On the heels of the World Health Organization (WHO) having declared a public health state of emergency due to the explosive spreading of the Zika virus throughout Latin America, the United States Olympic Committee (USOC) has delivered a message to leaders of U.S. sport federations.
As reported by Reuters, the USOC communicated via conference call in late January that the “athletes and staff concerned for their health over the Zika virus should consider not going to the Rio 2016 Olympic Games in August.”
“No one should go to Brazil if they don’t feel comfortable going,” is what President and Board Chairman of USA Fencing Donald Anthony said he heard on the call.
The Zika virus, carried via the same mosquitoes known to have spread dengue fever, has proven especially dangerous to pregnant women, as it is known to cause microcephaly in newborns. Microcephaly is blamed for causing brain damage, as well as babies being born with abnormally small heads.

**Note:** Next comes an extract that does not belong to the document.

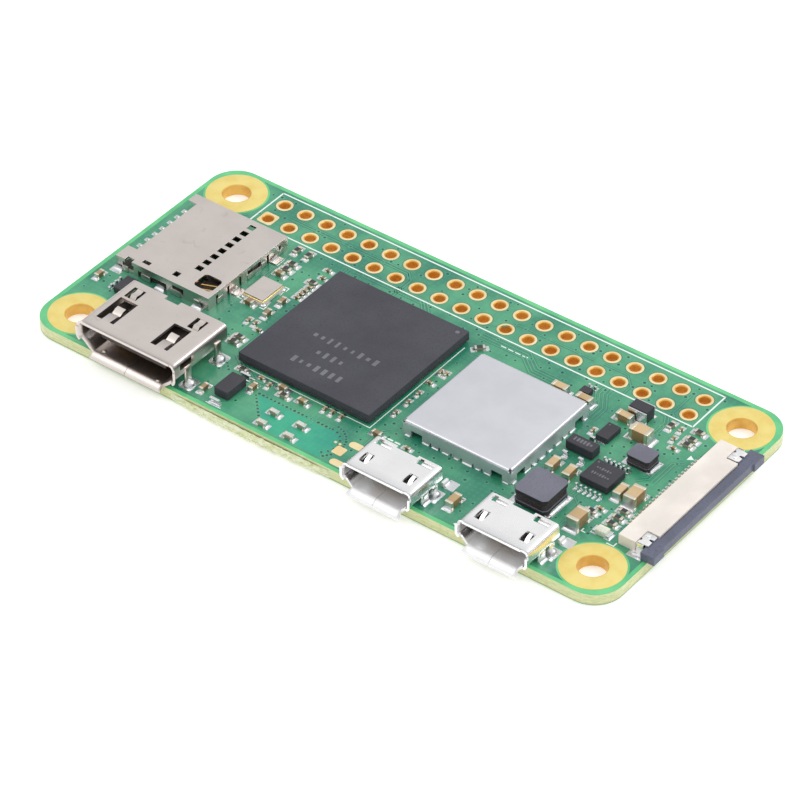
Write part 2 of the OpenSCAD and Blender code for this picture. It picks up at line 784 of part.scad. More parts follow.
module transistor_leads() {
    color(tin_colour) on_board() translate(transistor_at) {
        lead_rows(0.85, 0.18, 0.22, 0.25, [0], []);
        lead_rows(0.85, 0.35, 0.22, 0.25, [], [-0.33, 0.33]);
    }
}

module esd_array_body() {
    color(black_colour) on_board() translate(esd_array_at) block([1.3, 2.1, 0.65], 0.05);
}

module esd_array_leads() {
    color(tin_colour) on_board() translate(esd_array_at) rotate(-90)
        lead_rows(1.3, 0.35, 0.25, 0.3, [-0.65, 0, 0.65], []);
}

module activity_led_body() {
    color(cream_colour) on_board() translate(led_at) block([1.1, 0.8, 0.6]);
}

module activity_led_terminals() {
    color(tin_colour) on_board() translate(led_at)
        for (s = [-1, 1]) translate([s * 0.725, 0, 0]) block([0.35, 0.8, 0.35]);
}

// ---- Two-terminal chips ----

module chip_body(chip) {
    block([chip[0] - 2 * chip[3], chip[1], chip[2]]);
}

module chip_ends(chip) {
    for (s = [-1, 1]) translate([s * (chip[0] - chip[3]) / 2, 0, 0])
        block([chip[3], chip[1], chip[2]]);
}

module large_capacitor_bodies() {
    color(ceramic_colour) at_places(large_capacitors) chip_body(chip_0805);
}

module large_capacitor_terminals() {
    color(tin_colour) at_places(large_capacitors) chip_ends(chip_0805);
}

module medium_capacitor_bodies() {
    color(ceramic_colour) at_places(medium_capacitors) chip_body(chip_0603);
}

module medium_capacitor_terminals() {
    color(tin_colour) at_places(medium_capacitors) chip_ends(chip_0603);
}

module small_capacitor_bodies() {
    color(ceramic_colour) at_places(small_capacitors) chip_body(chip_0402);
}

module small_capacitor_terminals() {
    color(tin_colour) at_places(small_capacitors) chip_ends(chip_0402);
}

module tiny_capacitor_bodies() {
    color(ceramic_colour) at_places(tiny_capacitors) chip_body(chip_0201);
}

module tiny_capacitor_terminals() {
    color(tin_colour) at_places(tiny_capacitors) chip_ends(chip_0201);
}

module resistor_bodies() {
    color(black_colour) at_places(resistors) chip_body(chip_0402_low);
}

module resistor_terminals() {
    color(tin_colour) at_places(resistors) chip_ends(chip_0402_low);
}

// ---- Nodes ----

pcb();
header_plated_holes();
leg_slot_plating();
processor_substrate();
processor_cap();
processor_solder_balls();
radio_shield_can();
radio_chip();
radio_passives();
card_socket_shell();
card_socket_base();
card_socket_contacts();
card_detect_springs();
hdmi_shell();
hdmi_insulator();
hdmi_contacts();
usb_shell(usb_data_x);  // usb_data_shell
usb_insulator(usb_data_x);  // usb_data_insulator
usb_contacts(usb_data_x);  // usb_data_contacts
usb_shell(usb_power_x);  // usb_power_shell
usb_insulator(usb_power_x);  // usb_power_insulator
usb_contacts(usb_power_x);  // usb_power_contacts
camera_housing();
camera_latch();
camera_contacts();
camera_anchors();
crystal_base();
crystal_lid();
power_inductor_core();
power_inductor_winding();
power_inductor_terminals();
buck_inductor_core();
buck_inductor_winding();
buck_inductor_terminals();
filter_inductor_body();
filter_inductor_terminals();
power_ic_body();
power_ic_leads();
regulator_body();
regulator_leads();
switch_ic_body();
switch_ic_terminals();
diode_body();
diode_leads();
transistor_body();
transistor_leads();
esd_array_body();
esd_array_leads();
activity_led_body();
activity_led_terminals();
large_capacitor_bodies();
large_capacitor_terminals();
medium_capacitor_bodies();
medium_capacitor_terminals();
small_capacitor_bodies();
small_capacitor_terminals();
tiny_capacitor_bodies();
tiny_capacitor_terminals();
resistor_bodies();
resistor_terminals();
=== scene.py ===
"""Looks of a small single board computer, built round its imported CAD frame.

The shape builders work in millimetres in the board's own frame, and each piece becomes
metres when it is made. X runs along the board, +Y towards the header holes, +Z up.
"""
import random
from itertools import product
from math import asin, atan2, cos, degrees, hypot, pi, radians, sin, sqrt, tan

import bmesh
import bpy
import numpy as np
from mathutils import Matrix, Vector


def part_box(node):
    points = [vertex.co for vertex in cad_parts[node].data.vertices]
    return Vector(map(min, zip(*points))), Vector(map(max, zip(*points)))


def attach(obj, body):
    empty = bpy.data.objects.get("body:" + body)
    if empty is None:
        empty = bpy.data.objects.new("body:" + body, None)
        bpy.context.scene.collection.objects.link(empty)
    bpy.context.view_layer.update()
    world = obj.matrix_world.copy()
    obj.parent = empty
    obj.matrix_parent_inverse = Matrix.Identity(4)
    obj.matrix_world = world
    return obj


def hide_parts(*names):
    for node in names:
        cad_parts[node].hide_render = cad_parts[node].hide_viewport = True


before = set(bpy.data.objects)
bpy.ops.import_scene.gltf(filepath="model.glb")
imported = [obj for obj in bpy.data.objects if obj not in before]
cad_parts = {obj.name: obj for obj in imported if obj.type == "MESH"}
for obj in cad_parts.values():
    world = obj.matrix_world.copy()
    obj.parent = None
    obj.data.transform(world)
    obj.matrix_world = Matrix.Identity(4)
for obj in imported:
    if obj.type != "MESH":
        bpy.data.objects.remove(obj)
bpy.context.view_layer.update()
scene = bpy.context.scene
rng = random.Random(11)
MM = 0.001
SIDES = (-1, 1)
SHARP = radians(32)


def box_mm(node):
    low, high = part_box(node)
    return low / MM, high / MM


def middle_of(node):
    """The x and y of a node's centre."""
    low, high = box_mm(node)
    return (low.x + high.x) / 2, (low.y + high.y) / 2


BOARD_X, BOARD_Y, TOP = box_mm("pcb")[1]
# The mounting holes stand this far in from the edges, and vias keep as far from them
INSET = 3.5
HOLE_X, HOLE_Y = BOARD_X - INSET, BOARD_Y - INSET
HOLE_R, RING_R = 1.375, 3.0
# The mask over copper stands this far above the laminate, and its surface is the skin
PROUD = 0.016
SKIN = TOP + PROUD
# The height of each face of the board and the direction out of it
FACES = ((TOP, 1), (0, -1))

# ---------------------------------------------------------------- camera

AZIMUTH, ELEVATION, ROLL = radians(37.57), radians(39.713), radians(-0.401)
DISTANCE, LENS = 382.81, 191.42
AIM = Vector((2.21, -3.68, TOP))


def show(made):
    scene.collection.objects.link(made)
    return made


def make_camera():
    level = cos(ELEVATION)
    back = Vector((sin(AZIMUTH) * level, -cos(AZIMUTH) * level, sin(ELEVATION)))
    right = Vector((cos(AZIMUTH), sin(AZIMUTH), 0))
    up = back.cross(right)
    turned_right = right * cos(ROLL) + up * sin(ROLL)
    turned_up = up * cos(ROLL) - right * sin(ROLL)
    data = bpy.data.cameras.new("camera")
    data.lens, data.sensor_width = LENS, 36
    data.clip_start, data.clip_end = 0.01, 10
    camera = show(bpy.data.objects.new("camera", data))
    turn = Matrix((turned_right, turned_up, back)).transposed().to_4x4()
    camera.matrix_world = Matrix.Translation((AIM + back * DISTANCE) * MM) @ turn
    scene.camera = camera


make_camera()

# ---------------------------------------------------------------- materials


def srgb(colour):
    """A colour given as it looks on a screen, 0 to 255, as linear light."""
    def linear(c):
        c /= 255
        return c / 12.92 if c <= 0.04045 else ((c + 0.055) / 1.055) ** 2.4
    return (*map(linear, colour), 1)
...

At this point, the U.S. Centers for Disease Control and Prevention (CDC) has limited its travel advisement just to pregnant women, telling them to avoid travel to places with Zika outbreaks. Those locales include Brazil, Colombia, Ecuador, Mexico, Costa Rica and Barbados, among several other nations in the Latin American, Pacific Island and Caribbean regions.
USOC spokesman Mark Jones confirmed by email that the organization’s Chief of Sport Performance, Alan Ashley had “briefed federation leaders on the CDC’s recommendations and we will continue to ensure that athletes and officials affiliated with Team USA receive any updates from the CDC.”
Recalling the conference call, Anthony, a former Olympian, said: “One of the things that they immediately said was, especially for women that may be pregnant or even thinking of getting pregnant, that whether you are scheduled to go to Rio or no, that you shouldn’t go.”
According to Inside the Games, however, the USOC has denied it told athletes and staff concerned about the Zika virus that they should consider not attending this year’s Olympics in Rio de Janeiro. Instead, the organization reportedly said they ‘simply briefed participants before distributing guidance issued by the International Olympic Committee (IOC).’
“We are closely monitoring the situation through the Centers for Disease Control and Prevention (CDC) and have ongoing contact with the International Olympic Committee, the organising officials in Rio, the World Health Organization and infectious disease specialists with expertise in tropical diseases, including the Zika virus,” said USOC spokesperson Patrick Sandusky.
“Additionally, we’re taking steps to ensure that our delegation and those affiliated with Team USA are aware of the CDC’s recommendations regarding travel to Brazil,” said Sandusky.
Dr. Joao Grangeiro, Medical Director for Rio, has expressed his assurances that athletes will not be affected by Zika during the Olympic Games. “Athletes should come to the Olympic Games. Athletes are not at risk. We will not have an epidemic or pandemic situation. We can’t say we won’t have any cases [during the Games], but we see this as a minimal risk,” he says.
There is no specific treatment for those infected with the Zika virus, whose symptoms include rashes, joint pain, conjunctivitis and fevers.